DIRECTIONS FOR THIS TASK:
Extract every record, keeping each one exactly as it is.

DATA ENTRIES:
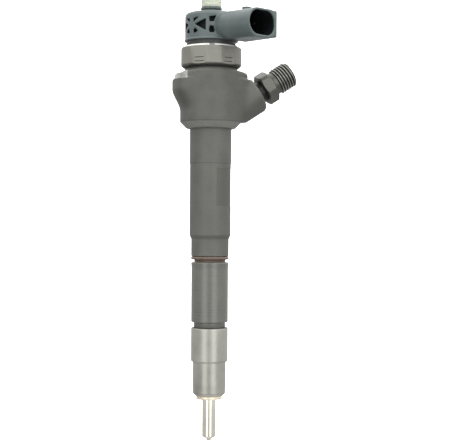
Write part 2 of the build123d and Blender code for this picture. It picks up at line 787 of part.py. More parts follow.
def connector_head():
    """Moulded head: wall with window pockets, socket, return nipple and fuel passage."""
    skirt = turned([
        (0, Z_MOULDING_LOW),
        (R_MOULDING + 0.3, Z_MOULDING_LOW),
        (R_MOULDING + 0.3, Z_MOULDING_LOW + 0.6),
        (R_MOULDING, Z_MOULDING_LOW + 1.2),
        (R_MOULDING, Z_MOULDING_TOP - 1.7),
        (R_MOULDING - 0.55, Z_MOULDING_TOP - 0.55),
        (R_MOULDING - 1.8, Z_MOULDING_TOP),
        (0, Z_MOULDING_TOP),
    ])
    inner = rod(R_MOULDING - LATTICE_DEPTH, Z_MOULDING_LOW, Z_MOULDING_TOP)
    for cutter in lattice():
        skirt -= cutter
    stub = turned([
        (0, Z_MOULDING_TOP - 1),
        (4.8, Z_MOULDING_TOP - 1),
        (4.8, Z_STUB_COLLAR_LOW),
        (5.5, Z_STUB_COLLAR_LOW + 0.3),
        (5.5, Z_STUB_COLLAR_TOP - 0.4),
        (5.2, Z_STUB_COLLAR_TOP),
        (R_NIPPLE, Z_STUB_COLLAR_TOP),
        (R_NIPPLE, 209.2),
        (3.1, 209.2),
        (3.1, 210.6),
        (R_NIPPLE, 210.6),
        (R_NIPPLE, Z_NIPPLE_TOP - 0.6),
        (R_NIPPLE - 0.6, Z_NIPPLE_TOP),
        (0, Z_NIPPLE_TOP),
    ])
    head = skirt + inner + stub + Rot(0, 0, SOCKET_TURN) * socket_shell()
    head -= Rot(0, 0, SOCKET_TURN) * socket_room()
    head -= rod(R_SLEEVE + 0.1, Z_MOULDING_LOW - 1, 187.1)
    head -= rod(1.6, 186.0, Z_NIPPLE_TOP + 1)
    for side in (-2.5, 2.5):
        head -= contact(side, FIT)
    return head


def contact(side, play=0.0):
    """One contact: an upright leg from the winding and a blade along the socket."""
    width = 0.8 + 2 * play
    leg = Pos(5.5, side, 180.2) * Box(width, width, 13.2 + play, align=FROM_BELOW)
    blade = Pos(5.1 - play, side, 192.6 - play) * Box(23.9 + play, width, 0.8 + 2 * play, align=(Align.MIN, Align.CENTER, Align.MIN))
    return Rot(0, 0, SOCKET_TURN) * (leg + blade)


def head_seal_ring():
    """Dark ring under the moulded head."""
    return tube(R_SLEEVE + 0.05, 12.8, Z_MAGNET_NUT_TOP + 0.15, Z_MOULDING_LOW)


def return_seal():
    """O-ring of the return nipple."""
    return o_ring(3.55, 0.44, 209.9)


def return_cap():
    """Ribbed transport cap on the nipple."""
    side = [(4.1, Z_STUB_COLLAR_TOP + 0.05), (R_CAP - 0.12, Z_STUB_COLLAR_TOP + 0.05)]
    for i in range(18):
        low = Z_STUB_COLLAR_TOP + 0.4 + 0.7 * i
        side.append((R_CAP - 0.12, low))
        side.append((R_CAP, low + 0.35))
    side += [
        (R_CAP - 0.12, 217.2),
        (R_CAP - 0.4, 218.9),
        (R_CAP - 1.2, Z_CAP_TOP),
        (0, Z_CAP_TOP),
        (0, 218.0),
        (4.1, 218.0),
    ]
    return turned(side)


NODES = {
    "connector_head": connector_head,
    "terminal_left": lambda: contact(-2.5),
    "terminal_right": lambda: contact(2.5),
    "return_seal": return_seal,
    "return_cap": return_cap,
    "head_seal_ring": head_seal_ring,
    "magnet_sleeve": magnet_sleeve,
    "magnet_core": magnet_core,
    "coil_bobbin": coil_bobbin,
    "coil_winding": coil_winding,
    "magnet_o_ring": magnet_o_ring,
    "magnet_nut": magnet_nut,
    "air_gap_shim": air_gap_shim,
    "valve_spring": valve_spring,
    "valve_spring_shim": valve_spring_shim,
    "armature_plate": armature_plate,
    "armature_pin": armature_pin,
    "armature_clip": armature_clip,
    "overtravel_spring": overtravel_spring,
    "armature_guide": armature_guide,
    "valve_clamp_screw": valve_clamp_screw,
    "ball_holder": ball_holder,
    "valve_ball": valve_ball,
    "valve_piece": valve_piece,
    "high_pressure_ring": high_pressure_ring,
    "injector_body": injector_body,
    "inlet_fitting": inlet_fitting,
    "edge_filter": edge_filter,
    "body_o_ring": body_o_ring,
    "control_plunger": control_plunger,
    "spring_shim": spring_shim,
    "nozzle_spring": lambda: coil_spring(2.75, 0.55, 22.6, 43.0, 9),
    "pressure_pin": pressure_pin,
    "dowel_a": lambda: dowel(-120),
    "dowel_b": lambda: dowel(120),
    "nozzle_body": nozzle_body,
    "nozzle_needle": nozzle_needle,
    "nozzle_nut": nozzle_nut,
    "combustion_washer": combustion_washer,
}

os.makedirs("parts", exist_ok=True)
for name, build in NODES.items():
    export_step(build(), f"parts/{name}.step")
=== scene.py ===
import math

import bmesh
import bpy
import numpy as np
from mathutils import Matrix, Vector


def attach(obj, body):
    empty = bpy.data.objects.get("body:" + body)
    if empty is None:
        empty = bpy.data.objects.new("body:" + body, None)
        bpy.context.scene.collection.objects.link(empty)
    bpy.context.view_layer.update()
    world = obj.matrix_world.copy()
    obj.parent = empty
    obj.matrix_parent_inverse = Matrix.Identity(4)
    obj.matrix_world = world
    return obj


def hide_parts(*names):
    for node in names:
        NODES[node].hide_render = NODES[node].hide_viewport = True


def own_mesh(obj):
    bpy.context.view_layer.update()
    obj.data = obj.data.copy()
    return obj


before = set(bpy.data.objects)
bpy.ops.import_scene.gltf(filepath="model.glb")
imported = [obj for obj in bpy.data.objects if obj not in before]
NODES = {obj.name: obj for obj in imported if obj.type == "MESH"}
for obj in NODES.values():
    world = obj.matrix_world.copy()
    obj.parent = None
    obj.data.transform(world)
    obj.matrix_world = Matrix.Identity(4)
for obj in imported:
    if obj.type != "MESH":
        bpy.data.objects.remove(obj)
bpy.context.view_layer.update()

MM = 0.001
UP = Vector((0, 0, 1))
TURN = 192  # steps round a turned surface

# the inlet's axis, the socket's direction and the middle of the head's windows, as in the CAD
INLET_RISE = math.radians(32.5)
INLET_Z = 143.8
SOCKET_TURN = math.radians(-59.0)
LATTICE_TURN = -152.0

# threads as in the CAD: crest and root radius of the outer one, pitch, low end and high end
NOZZLE_THREAD = (7.95, 7.35, 1.0, 26.0, 37.0)
CLAMP_THREAD = (8.95, 8.35, 1.0, 158.8, 165.8)
MAGNET_THREAD = (13.45, 12.85, 1.0, 173.6, 179.2)
INLET_THREAD = (6.0, 5.3, 1.25, 19.0, 29.8)
THREAD_PLAY = 0.06

# clamp seats on the lobes, brushed panel on the shaft and tool marks on the magnet nut
SEAT_X, SEAT_Y, SEAT_Z = 14.8, 4.5, 166.3
PANEL_TURN, PANEL_Z, PANEL_ACROSS = math.radians(-45), (100.5, 120.2), (-6.9, 8.5)
MARK_FLOORS, MARK_HEIGHT = (174.3, 176.3), 0.42

COARSE_TURN = 96  # steps round a cutter or the stage


# ---------------- mesh tools


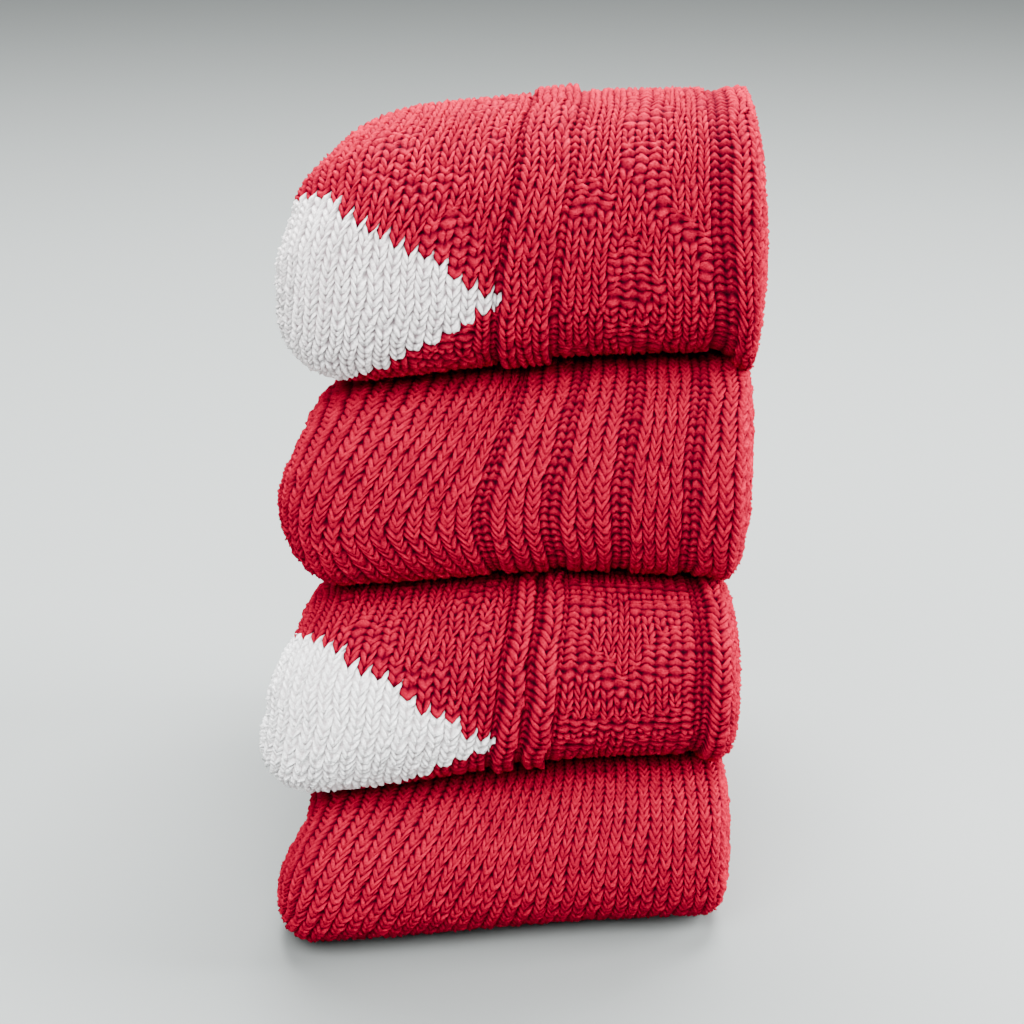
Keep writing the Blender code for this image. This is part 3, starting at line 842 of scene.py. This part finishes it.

TASK RESPONSE:
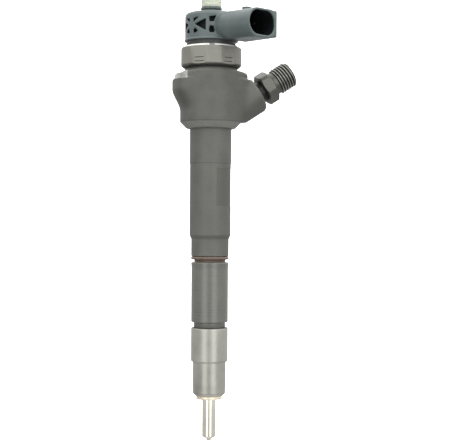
Write part 2 of the build123d and Blender code for this picture. It picks up at line 787 of part.py. More parts follow.
def connector_head():
    """Moulded head: wall with window pockets, socket, return nipple and fuel passage."""
    skirt = turned([
        (0, Z_MOULDING_LOW),
        (R_MOULDING + 0.3, Z_MOULDING_LOW),
        (R_MOULDING + 0.3, Z_MOULDING_LOW + 0.6),
        (R_MOULDING, Z_MOULDING_LOW + 1.2),
        (R_MOULDING, Z_MOULDING_TOP - 1.7),
        (R_MOULDING - 0.55, Z_MOULDING_TOP - 0.55),
        (R_MOULDING - 1.8, Z_MOULDING_TOP),
        (0, Z_MOULDING_TOP),
    ])
    inner = rod(R_MOULDING - LATTICE_DEPTH, Z_MOULDING_LOW, Z_MOULDING_TOP)
    for cutter in lattice():
        skirt -= cutter
    stub = turned([
        (0, Z_MOULDING_TOP - 1),
        (4.8, Z_MOULDING_TOP - 1),
        (4.8, Z_STUB_COLLAR_LOW),
        (5.5, Z_STUB_COLLAR_LOW + 0.3),
        (5.5, Z_STUB_COLLAR_TOP - 0.4),
        (5.2, Z_STUB_COLLAR_TOP),
        (R_NIPPLE, Z_STUB_COLLAR_TOP),
        (R_NIPPLE, 209.2),
        (3.1, 209.2),
        (3.1, 210.6),
        (R_NIPPLE, 210.6),
        (R_NIPPLE, Z_NIPPLE_TOP - 0.6),
        (R_NIPPLE - 0.6, Z_NIPPLE_TOP),
        (0, Z_NIPPLE_TOP),
    ])
    head = skirt + inner + stub + Rot(0, 0, SOCKET_TURN) * socket_shell()
    head -= Rot(0, 0, SOCKET_TURN) * socket_room()
    head -= rod(R_SLEEVE + 0.1, Z_MOULDING_LOW - 1, 187.1)
    head -= rod(1.6, 186.0, Z_NIPPLE_TOP + 1)
    for side in (-2.5, 2.5):
        head -= contact(side, FIT)
    return head


def contact(side, play=0.0):
    """One contact: an upright leg from the winding and a blade along the socket."""
    width = 0.8 + 2 * play
    leg = Pos(5.5, side, 180.2) * Box(width, width, 13.2 + play, align=FROM_BELOW)
    blade = Pos(5.1 - play, side, 192.6 - play) * Box(23.9 + play, width, 0.8 + 2 * play, align=(Align.MIN, Align.CENTER, Align.MIN))
    return Rot(0, 0, SOCKET_TURN) * (leg + blade)


def head_seal_ring():
    """Dark ring under the moulded head."""
    return tube(R_SLEEVE + 0.05, 12.8, Z_MAGNET_NUT_TOP + 0.15, Z_MOULDING_LOW)


def return_seal():
    """O-ring of the return nipple."""
    return o_ring(3.55, 0.44, 209.9)


def return_cap():
    """Ribbed transport cap on the nipple."""
    side = [(4.1, Z_STUB_COLLAR_TOP + 0.05), (R_CAP - 0.12, Z_STUB_COLLAR_TOP + 0.05)]
    for i in range(18):
        low = Z_STUB_COLLAR_TOP + 0.4 + 0.7 * i
        side.append((R_CAP - 0.12, low))
        side.append((R_CAP, low + 0.35))
    side += [
        (R_CAP - 0.12, 217.2),
        (R_CAP - 0.4, 218.9),
        (R_CAP - 1.2, Z_CAP_TOP),
        (0, Z_CAP_TOP),
        (0, 218.0),
        (4.1, 218.0),
    ]
    return turned(side)


NODES = {
    "connector_head": connector_head,
    "terminal_left": lambda: contact(-2.5),
    "terminal_right": lambda: contact(2.5),
    "return_seal": return_seal,
    "return_cap": return_cap,
    "head_seal_ring": head_seal_ring,
    "magnet_sleeve": magnet_sleeve,
    "magnet_core": magnet_core,
    "coil_bobbin": coil_bobbin,
    "coil_winding": coil_winding,
    "magnet_o_ring": magnet_o_ring,
    "magnet_nut": magnet_nut,
    "air_gap_shim": air_gap_shim,
    "valve_spring": valve_spring,
    "valve_spring_shim": valve_spring_shim,
    "armature_plate": armature_plate,
    "armature_pin": armature_pin,
    "armature_clip": armature_clip,
    "overtravel_spring": overtravel_spring,
    "armature_guide": armature_guide,
    "valve_clamp_screw": valve_clamp_screw,
    "ball_holder": ball_holder,
    "valve_ball": valve_ball,
    "valve_piece": valve_piece,
    "high_pressure_ring": high_pressure_ring,
    "injector_body": injector_body,
    "inlet_fitting": inlet_fitting,
    "edge_filter": edge_filter,
    "body_o_ring": body_o_ring,
    "control_plunger": control_plunger,
    "spring_shim": spring_shim,
    "nozzle_spring": lambda: coil_spring(2.75, 0.55, 22.6, 43.0, 9),
    "pressure_pin": pressure_pin,
    "dowel_a": lambda: dowel(-120),
    "dowel_b": lambda: dowel(120),
    "nozzle_body": nozzle_body,
    "nozzle_needle": nozzle_needle,
    "nozzle_nut": nozzle_nut,
    "combustion_washer": combustion_washer,
}

os.makedirs("parts", exist_ok=True)
for name, build in NODES.items():
    export_step(build(), f"parts/{name}.step")
=== scene.py ===
import math

import bmesh
import bpy
import numpy as np
from mathutils import Matrix, Vector


def attach(obj, body):
    empty = bpy.data.objects.get("body:" + body)
    if empty is None:
        empty = bpy.data.objects.new("body:" + body, None)
        bpy.context.scene.collection.objects.link(empty)
    bpy.context.view_layer.update()
    world = obj.matrix_world.copy()
    obj.parent = empty
    obj.matrix_parent_inverse = Matrix.Identity(4)
    obj.matrix_world = world
    return obj


def hide_parts(*names):
    for node in names:
        NODES[node].hide_render = NODES[node].hide_viewport = True


def own_mesh(obj):
    bpy.context.view_layer.update()
    obj.data = obj.data.copy()
    return obj


before = set(bpy.data.objects)
bpy.ops.import_scene.gltf(filepath="model.glb")
imported = [obj for obj in bpy.data.objects if obj not in before]
NODES = {obj.name: obj for obj in imported if obj.type == "MESH"}
for obj in NODES.values():
    world = obj.matrix_world.copy()
    obj.parent = None
    obj.data.transform(world)
    obj.matrix_world = Matrix.Identity(4)
for obj in imported:
    if obj.type != "MESH":
        bpy.data.objects.remove(obj)
bpy.context.view_layer.update()

MM = 0.001
UP = Vector((0, 0, 1))
TURN = 192  # steps round a turned surface

# the inlet's axis, the socket's direction and the middle of the head's windows, as in the CAD
INLET_RISE = math.radians(32.5)
INLET_Z = 143.8
SOCKET_TURN = math.radians(-59.0)
LATTICE_TURN = -152.0

# threads as in the CAD: crest and root radius of the outer one, pitch, low end and high end
NOZZLE_THREAD = (7.95, 7.35, 1.0, 26.0, 37.0)
CLAMP_THREAD = (8.95, 8.35, 1.0, 158.8, 165.8)
MAGNET_THREAD = (13.45, 12.85, 1.0, 173.6, 179.2)
INLET_THREAD = (6.0, 5.3, 1.25, 19.0, 29.8)
THREAD_PLAY = 0.06

# clamp seats on the lobes, brushed panel on the shaft and tool marks on the magnet nut
SEAT_X, SEAT_Y, SEAT_Z = 14.8, 4.5, 166.3
PANEL_TURN, PANEL_Z, PANEL_ACROSS = math.radians(-45), (100.5, 120.2), (-6.9, 8.5)
MARK_FLOORS, MARK_HEIGHT = (174.3, 176.3), 0.42

COARSE_TURN = 96  # steps round a cutter or the stage


# ---------------- mesh tools


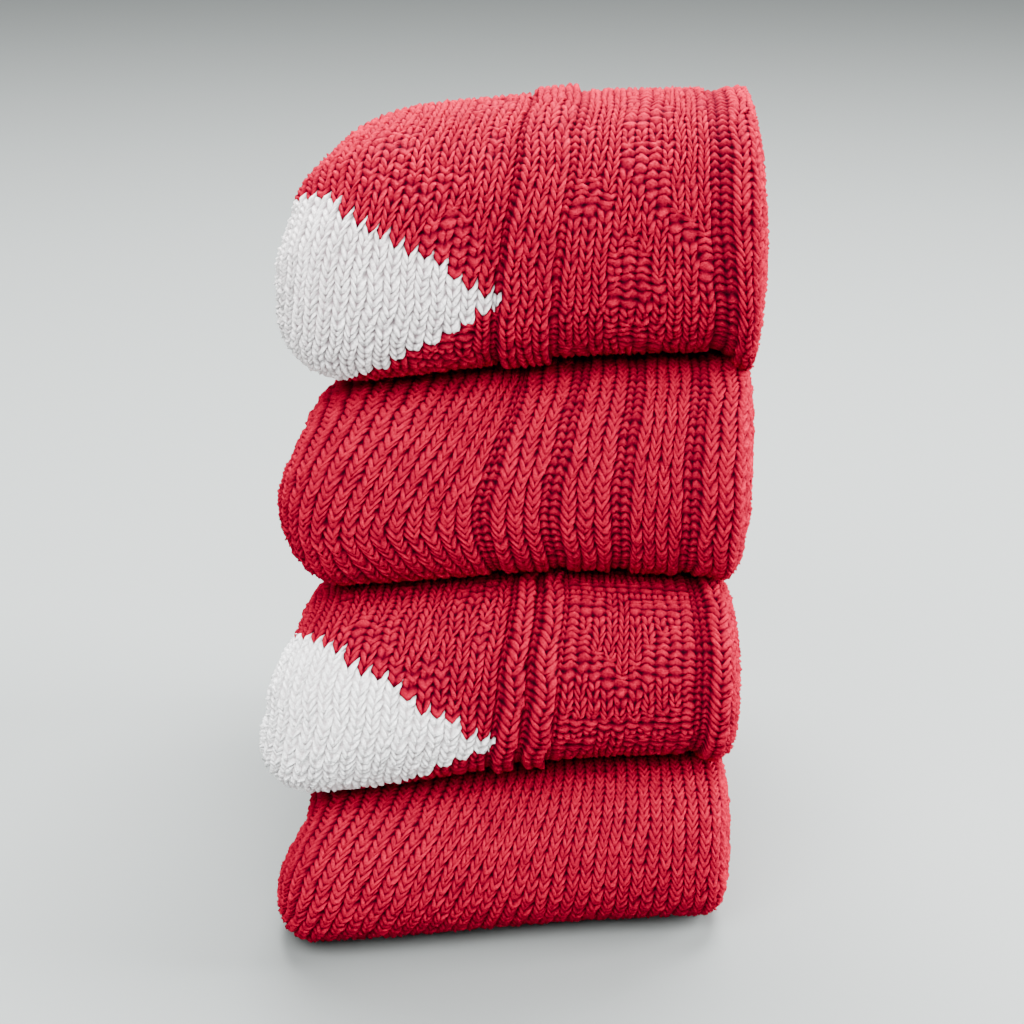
Keep writing the Blender code for this image. This is part 3, starting at line 842 of scene.py. This part finishes it.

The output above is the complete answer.